Stanchfield’s second Blu-ray release could have been called Filling in the Cracks, but he settled on Technicolor Dreams and Black and White Nightmares, a valentine to the studios and artists that have never gotten a fair shake in the history books. (His first Blu-Ray, an all-new restoration of the Fleischer Studio’s feature film Gulliver’s Travels, sold out of its initial pressing of 1,000 copies within mere months.)
 

It’s a humble selection of films more noteworthy for their history than their entertainment value (although there’s more than a bit of that), representing an environment where Walt Disney was still knocking out the abysmal Alice Comedies and was not yet a deity in the art form.
 
Progress in Processing might have been a more apt title, too. 
 
While we have character-centric shorts with Mutt and Jeff, Tom and Jerry (Van Beuren’s, not MGM’s), and Oswald the Rabbit, Stanchfield has largely provided a crash course in how filming techniques were integrated through the history of animation.
 
 
The star of the set is really Ted Eshbaugh, who produced three of the cartoons featured: The Snowman, The Wizard of Oz, and Tea Pot Town, all of which are sourced from incredibly rare material. (Heck, Tea Pot Town is still a censored version, so there’s another crack historians and archivists have yet to fill.) Eshbaugh himself is a mere name unfortunately, but an important one who was responsible for pioneering the use of color in animation, and the first cartoon in full Technicolor.
 
Be prepared to be amazed during Oz in particular.
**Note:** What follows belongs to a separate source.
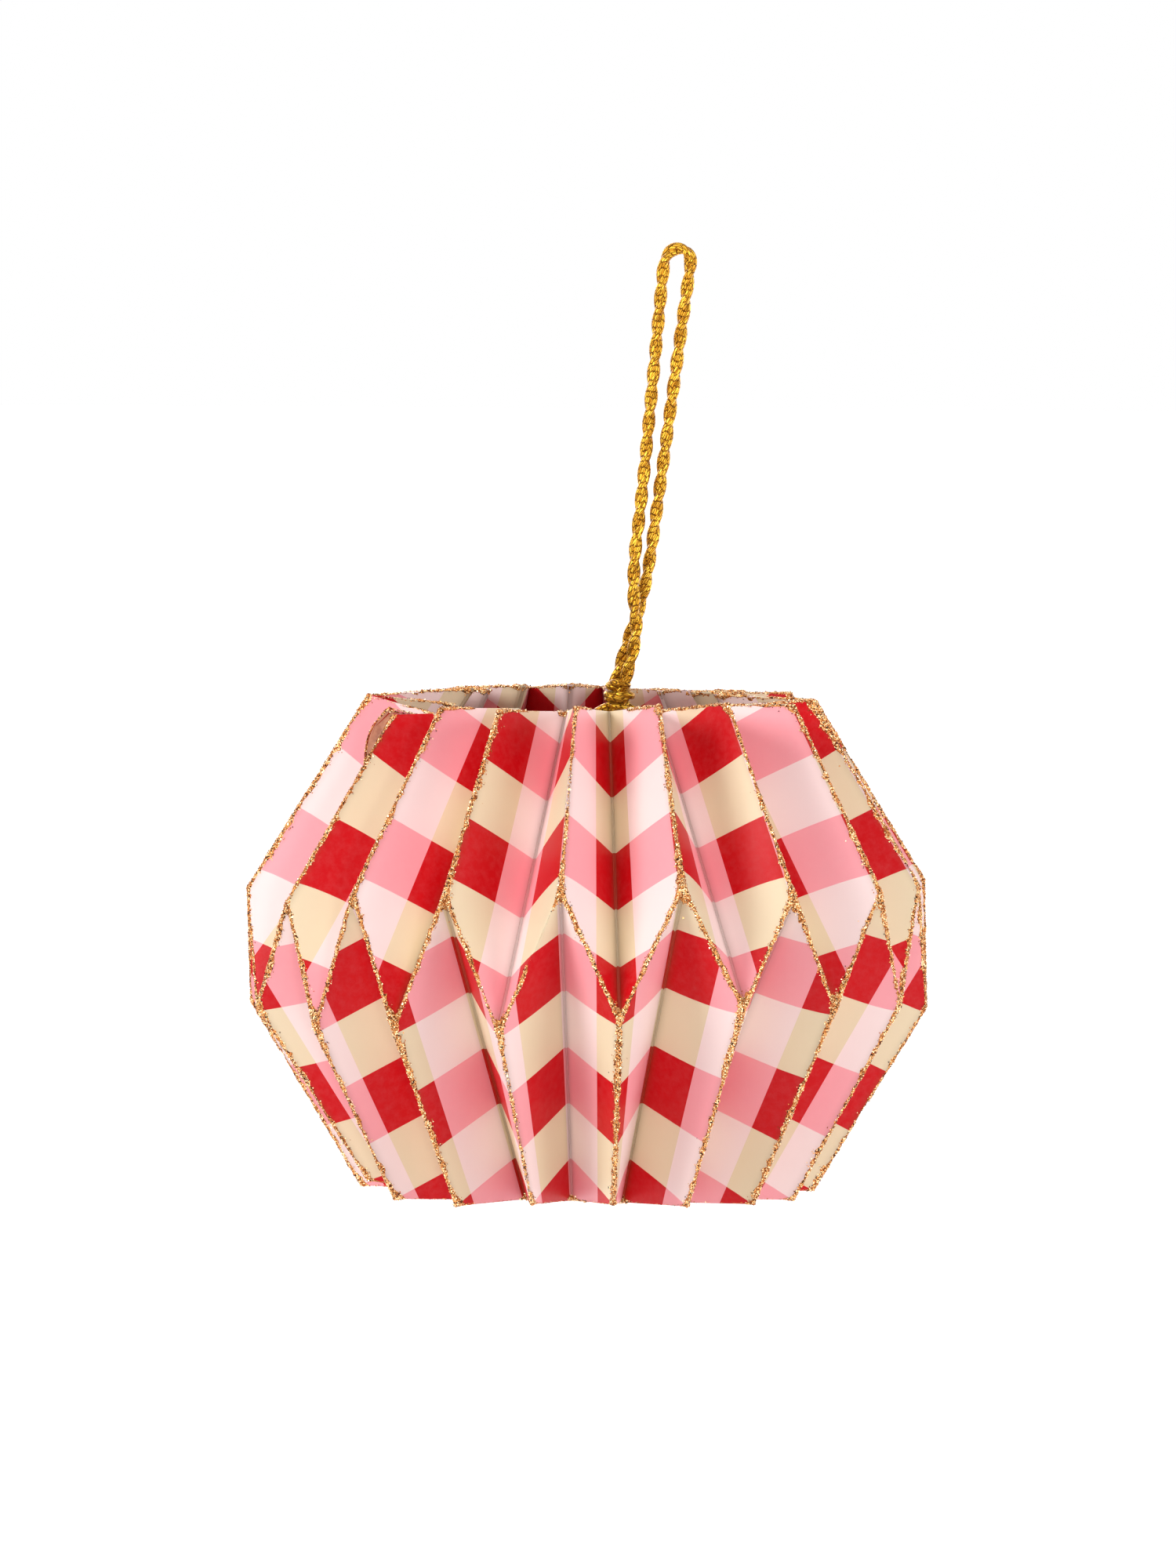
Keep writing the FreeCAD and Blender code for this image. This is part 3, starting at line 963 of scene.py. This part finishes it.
@dataclass
class CordLine:
    """One stretch of the two-ply cord, along a smooth line through its route."""

    name: str
    route: list
    ply_radius: float = 0.66 * MM
    ply_offset: float = 0.38 * MM
    lay_length: float = 7.4 * MM
    step: float = 0.28 * MM
    round_faces: int = 14
    start_turn: float = 0.0

    diameter = 1.9 * MM
    knot_centre = Vector((4.3, 0.0, 36.4)) * MM

    @classmethod
    def tail_bend(cls, side: float) -> Vector:
        """Control point under the knot where a tail turns outwards."""
        return cls.knot_centre + Vector((side * 1.5, 0, -5.2)) * MM

    def path(self) -> list[Vector]:
        """Points along a NURBS spline with the route as its control points."""
        curve = bpy.data.curves.new(f"{self.name}_line", "CURVE")
        curve.dimensions = "3D"
        spline = curve.splines.new("NURBS")
        spline.points.add(len(self.route) - 1)
        for point, place in zip(spline.points, self.route):
            point.co = (*(c * MM for c in place), 1.0)
        spline.order_u = 3
        spline.use_endpoint_u = True
        spline.resolution_u = 24
        holder = bpy.data.objects.new(f"{self.name}_line", curve)
        bpy.context.collection.objects.link(holder)
        mesh = bpy.data.meshes.new_from_object(holder)
        points = [vertex.co.copy() for vertex in mesh.vertices]
        bpy.data.objects.remove(holder, do_unlink=True)
        bpy.data.meshes.remove(mesh)
        return points

    def even_points(self) -> Array:
        """Points at even steps along the line."""
        return even_steps(np.array([tuple(p) for p in self.path()]), self.step)

    def build(self) -> Piece:
        """The two plies twisted round each other along the line."""
        return two_ply(self.name, self.even_points(), self.ply_radius, self.ply_offset,
                       self.lay_length, self.round_faces, self.start_turn)


def lengths_along(points: Array) -> Array:
    """Length of a line of points up to each of them."""
    return np.r_[0, np.cumsum(np.linalg.norm(np.diff(points, axis=0), axis=1))]


def even_steps(points: Array, step: float) -> Array:
    """Points at even steps along a line of points."""
    lengths = lengths_along(points)
    at = np.linspace(0, lengths[-1], max(2, int(lengths[-1] / step) + 1))
    return np.stack([np.interp(at, lengths, points[:, axis]) for axis in range(3)], axis=1)


def carried_frames(points: Array) -> tuple[Array, Array]:
    """Two directions square to a line at each point, carried along it without twist."""
    tangents = unit(np.gradient(points, axis=0))
    first = np.cross(tangents[0], (0.31, 0.95, 0.1))
    sides = []
    for tangent in tangents:
        first = unit(first - tangent * np.dot(first, tangent))
        sides.append(first)
    sides = np.array(sides)
    return sides, np.cross(tangents, sides)


def two_ply(name: str, points: Array, radius: float, offset: float, lay: float,
            faces: int, start_turn: float = 0.0, flare: float = 0.0) -> Piece:
    """A cord of two plies twisted together.

    Args:
        name: the piece's name.
        points: points at even steps along the cord.
        radius: a ply's radius.
        offset: from the cord's line to a ply's line.
        lay: the length of one full twist.
        faces: faces round a ply.
        start_turn: the twist at the first point, in radians.
        flare: how far the plies part at the last point.

    Returns:
        The cord, with both plies closed at their ends.
    """
    side, other = carried_frames(points)
    along = lengths_along(points)
    part = np.clip((along - along[-1] + 2 * MM) / (2 * MM), 0, 1) * flare
    plies = []
    for ply in range(2):
        twist = start_turn + along / lay * 2 * math.pi + ply * math.pi
        arm = side * np.cos(twist)[:, None] + other * np.sin(twist)[:, None]
        lean = -side * np.sin(twist)[:, None] + other * np.cos(twist)[:, None]
        centre = points + arm * (offset + part)[:, None]
        turn = np.linspace(0, 2 * math.pi, faces + 1)[None, :, None]
        out = arm[:, None] * np.cos(turn) * 0.92 + lean[:, None] * np.sin(turn)
        ring = centre[:, None] + radius * out
        share = turn[..., 0] / (2 * math.pi) + ply * 0.37
        chart = np.stack(np.broadcast_arrays(share, along[:, None]), axis=-1)
        ring, chart = pinched(ring), np.concatenate((chart[:1], chart, chart[-1:]))
        strand = start_grid(name, ring.shape[0] - 1, faces)
        shape_grid(strand, ring, chart, "strand")
        plies.append(strand)
    cord = joined(name, plies)
    weld(cord)
    return cord


@dataclass
class WoundKnot:
    """A small knot: turns of the cord round an axis, tucked in at both ends."""

    name: str
    centre: Vector
    axis: Vector
    turns: float
    radius: float
    pitch: float
    start: float = 0.0
    cut_end: float = 0.0
    ply_radius: float = 0.58 * MM
    ply_offset: float = 0.34 * MM
    lay_length: float = 6.4 * MM
    step: float = 0.25 * MM
    round_faces: int = 14

    def line(self) -> Array:
        """Points along the wound cord."""
        turn = self.axis.normalized().to_track_quat("Z", "Y").to_matrix()
        share = np.linspace(0, 1, 260)
        angle = self.start + share * self.turns * 2 * math.pi
        tuck = np.clip(np.minimum(share, 1 - share) / 0.13, 0, 1)
        radius = self.radius * (0.25 + 0.75 * np.sqrt(tuck))
        height = (share - 0.5) * self.turns * self.pitch
        local = np.stack((radius * np.cos(angle), radius * np.sin(angle), height), axis=1)
        if self.cut_end:
            tail = np.linspace(0, 1, 24)[1:, None]
            end = np.array((0.0, 0.0, local[-1, 2] + self.cut_end))
            local = np.concatenate((local, local[-1] * (1 - tail) + end * tail))
        return local @ np.array(turn).T + np.array(self.centre)

    def core(self) -> Piece:
        """Barrel that fills the middle of the turns."""
        bpy.ops.object.select_all(action="DESELECT")
        depth = max(self.turns * self.pitch * 0.8, 1.2 * MM)
        bpy.ops.mesh.primitive_cylinder_add(vertices=24, radius=self.radius * 0.95, depth=depth)
        core = bpy.context.object
        core.data.uv_layers[0].name = "strand"
        change("BEVEL", "round ends", width=0.3 * MM, segments=3)
        turn = self.axis.normalized().to_track_quat("Z", "Y").to_matrix().to_4x4()
        core.data.transform(Matrix.Translation(self.centre) @ turn)
        return core

    def build(self) -> Piece:
        """The knot with its core."""
        flare = 0.35 * MM if self.cut_end else 0.0
        turns = two_ply(self.name, even_steps(self.line(), self.step), self.ply_radius,
                        self.ply_offset, self.lay_length, self.round_faces, flare=flare)
        return joined(self.name, [turns, self.core()])


@dataclass
class GoldCord:
    """The cord: its loop, the knot at the rim, two tails and their stopper knots."""

    sheet: PleatedSheet
    loop_route: tuple = (
        (4.7, -0.8, 37.0), (7.2, -1.0, 44.8), (6.3, -1.15, 50.5), (6.5, -0.5, 57.4),
        (7.4, -0.33, 64.3), (9.35, -0.1, 86.0), (10.3, 0.0, 97.0), (10.75, 0.0, 101.3),
        (12.75, 0.0, 102.4), (14.75, 0.0, 101.3), (14.1, 0.0, 97.0), (12.65, 0.14, 86.0),
        (9.8, 0.41, 64.2), (8.9, 0.5, 57.2), (7.7, 1.1, 50.4), (5.6, 1.0, 44.7),
        (3.4, 0.8, 37.0))
    loop_length: float = 134.0 * MM
    knot_half_height: float = 2.4 * MM
    end_length: float = 3.0 * MM

    def tail(self, name: str, side: float, centre: Vector, end_centre: Vector) -> CordLine:
        """The line of one tail, from the knot under it and out through its hole."""
        start = CordLine.knot_centre / MM - Vector((side * 0.3, 0, 0))
        bend = CordLine.tail_bend(side) / MM
        return CordLine(name, [tuple(start), tuple(bend), tuple(end_centre / MM)])

    def build(self, finish: bpy.types.Material) -> list[Piece]:
        """Make and dress every piece of the cord, attach it to the root and hide the imported parts
        that it replaces.
        """
        loop_line = CordLine("gold_cord_loop", list(self.loop_route), start_turn=0.9)
        loop = loop_line.build()
        knot = WoundKnot("gold_cord_knot", CordLine.knot_centre, Vector((0.24, -0.1, 1.0)),
                         turns=2.3, radius=1.5 * MM, pitch=1.75 * MM, start=2.6).build()
        pieces = [loop, knot]
        nodes = [("hanging_loop",), ("cord_knot",)]
        for (word, side), hole in zip((("right", 1.0), ("left", -1.0)), self.sheet.hole_axes()):
            pieces += self.tail_pieces(word, side, *hole)
            nodes += [(f"cord_tail_{word}",), (f"end_knot_{word}",)]
        top = CordLine.knot_centre + Vector((0, 0, self.knot_half_height))
        loop_line.path()
        for piece, names in zip(pieces, nodes):
            dress(piece, finish)
            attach(piece, "root")
            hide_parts(*names)
            LOG.info("%s: %d faces", piece.name, len(piece.data.polygons))
        return pieces

    def tail_pieces(self, word: str, side: float, centre: Vector, way_out: Vector) -> list:
        """One tail and the stopper knot on its end."""
        low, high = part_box(f"end_knot_{word}")
        end_centre = self.end_knot_centre(centre, way_out, Vector(low), Vector(high))
        line = self.tail(f"gold_cord_tail_{word}", side, centre, end_centre)
        end_knot = WoundKnot(f"gold_end_knot_{word}", end_centre, way_out, turns=1.5,
                             radius=0.8 * MM, pitch=1.5 * MM, start=1.0,
                             cut_end=self.end_length).build()
        return [line.build(), end_knot]

    def end_knot_centre(self, centre: Vector, way_out: Vector, low: Vector, high: Vector) -> Vector:
        """Middle of a stopper knot, without the cut end that the box also holds."""
        middle = (low + high) / 2
        return centre + way_out * ((middle - centre).dot(way_out) - self.end_length / 2)


@dataclass(frozen=True)
class Studio:
    """Camera, soft lights, white world and pale floor."""

    camera_place: tuple = (-0.51 * MM, -1500.0 * MM, 92.0 * MM)
    look_down: float = 2.62
    roll: float = 0.29
    focal_length: float = 234.25
    floor_height: float = -0.19
    floor_size: float = 60.0
    floor_grey: Colour = (0.86, 0.86, 0.86)
    sensor_height: float = 36.0
    ambient: float = 0.25

    # Soft square lights: the name, the place in metres, the width and the power.
    lights: tuple = (
        ("key_light", (-0.95, -0.65, 0.5), 0.5, 8.5),
        ("fill_light", (1.0, -0.6, 0.2), 0.6, 4.3),
        ("top_light", (0.1, -0.5, 1.0), 0.6, 3.6),
        ("low_light", (0.15, -1.2, -0.12), 0.12, 1.5),
        ("back_light", (-0.5, 1.1, 0.5), 0.7, 8.0),
        ("back_fill_light", (0.9, 0.8, 0.1), 0.7, 4.0))

    def set_camera(self) -> None:
        """Place a long lens in front, a little above the ball and looking slightly down."""
        pitch, roll = math.radians(self.look_down), math.radians(self.roll)
        right = Vector((math.cos(roll), 0, math.sin(roll)))
        up_level = Vector((-math.sin(roll), 0, math.cos(roll)))
        ahead = Vector((0, math.cos(pitch), 0)) - up_level * math.sin(pitch)
        up = up_level * math.cos(pitch) + Vector((0, math.sin(pitch), 0))
        data = bpy.data.cameras.new("photo_camera")
        data.lens = self.focal_length
        data.sensor_fit = "VERTICAL"
        data.sensor_height = self.sensor_height
        camera = bpy.data.objects.new("photo_camera", data)
        turn = Matrix((right, up, -ahead)).transposed().to_4x4()
        camera.matrix_world = Matrix.Translation(self.camera_place) @ turn
        bpy.context.collection.objects.link(camera)
        bpy.context.scene.camera = camera

    def add_light(self, name: str, place: Vector, size: float, power: float) -> None:
        """One square soft light that faces the ball."""
        data = bpy.data.lights.new(name, "AREA")
        data.size = size
        data.energy = power
        light = bpy.data.objects.new(name, data)
        light.matrix_world = Matrix.Translation(place) @ (
            (-place).to_track_quat("-Z", "Y").to_matrix().to_4x4())
        bpy.context.collection.objects.link(light)

    def set_world(self) -> None:
        """White to the eye and in reflections, a plain level for the rest of the light."""
        world = bpy.data.worlds.new("studio")
        bpy.context.scene.world = world
        tree = ShaderTree(world)
        level = tree.seen_directly() * (1.0 - self.ambient) + self.ambient
        light = tree.node("Background", {}, {
            "Color": (1.0, 1.0, 1.0, 1.0), "Strength": level})
        tree.node("OutputWorld", {}, {"Surface": light.outputs[0]})

    def add_floor(self) -> None:
        """Pale floor well below the hanging ball."""
        bpy.ops.object.select_all(action="DESELECT")
        bpy.ops.mesh.primitive_plane_add(size=self.floor_size, location=(0, 0, self.floor_height))
        floor = bpy.context.object
        floor.name = "studio_floor"
        tree = ShaderTree(bpy.data.materials.new("pale_floor"))
        matt = tree.node("BsdfDiffuse", {}, {"Color": (*self.floor_grey, 1.0)})
        glow = tree.node("Emission", {}, {"Strength": tree.seen_directly()})
        both = tree.node("AddShader", {}, {0: matt.outputs[0], 1: glow.outputs[0]})
        tree.node("OutputMaterial", {}, {"Surface": both.outputs[0]})
        floor.data.materials.append(tree.owner)

    def build(self) -> None:
        """Set the whole studio."""
        self.set_camera()
        self.set_world()
        self.add_floor()
        for name, place, size, power in self.lights:
            self.add_light(name, Vector(place), size, power)


def main() -> None:
    """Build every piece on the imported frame."""
    logging.basicConfig(level=logging.INFO, format="%(name)s: %(message)s")
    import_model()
    bpy.context.scene.view_settings.view_transform = "Standard"

    Studio().build()
    sheet = PleatedSheet()
    GoldCord(sheet).build(GoldFoilCord().material())

    ball = sheet.build()
    dress(ball, GinghamCard().material(), CardEdge().material())
    glue = sheet.seam_glue()
    dress(glue, DriedGlue().material())
    beads, *flakes = GlitterLines(sheet).build()
    glitter = GoldGlitter()
    dress(beads, glitter.bead(), smooth=30.0)
    flake_finish = glitter.flake()
    for piece in flakes:
        dress(piece, flake_finish, smooth=None)
    for piece, nodes, slot in (
            (ball, ("folded_paper_shell",), "gingham_card"),
            (glue, (), "gingham_card"),
            (beads, ("glitter_edging",), "gold_glitter"),
            *((piece, (), "gold_glitter") for piece in flakes)):
        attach(piece, "root")
        if nodes:
            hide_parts(*nodes)
        LOG.info("%s: %d faces", piece.name, len(piece.data.polygons))


if __name__ == "__main__":
    main()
Not only does the change from sepia to full Technicolor motif predate the MGM Oz film by seven full years, you may need to adjust your setup when the garish Technicolor does start. And that’s how it originally looked—it was the first Technicolor film after all, and Eshbaugh wanted to make sure it looked it.
 
 
Upon watching these cartoons back-to-back, it struck me that the New York cartoons of the early ‘30s share a kinship in their nightmarish aims. They could be “happy nightmares,” as the animator Bob Jaques says in his liner notes, but that’s only because of a general aimlessness that is part of the east coast cartoons’ charm.
 
Compare The Bandmaster, a Lantz Oswald with a Tex Avery credit, which builds its gags semi-logically and with a purpose (Oswald needs to stop a baby from crying) to A Swiss Trick, a Van Beuren Tom and Jerry that ends with our heroes pursued by hungry mice after they’ve sprouted holes from eating Swiss cheese. 
 
 
Or take the fantasy elements of Harman-Ising’s To Spring, which create a world far more grandeur but far less grisly than Eshbaugh’s.
 
The East coast of the pre-Snow White era provided a sober alternative (ironically created by artists who were anything but) to the craft that Hollywood was honing. 
 
After that first movie came out, the New York studios were forced to abandon their artistic aimlessness and follow the Disney path. (The disastrous results epitomized with Gulliver’s Travels, also available from Thunderbean, ironically.)
 
Make no mistake that Steve Stanchfield’s current and future releases are changing the way animation history will be written. 
 
After all, isn’t actually seeing the films the most important thing?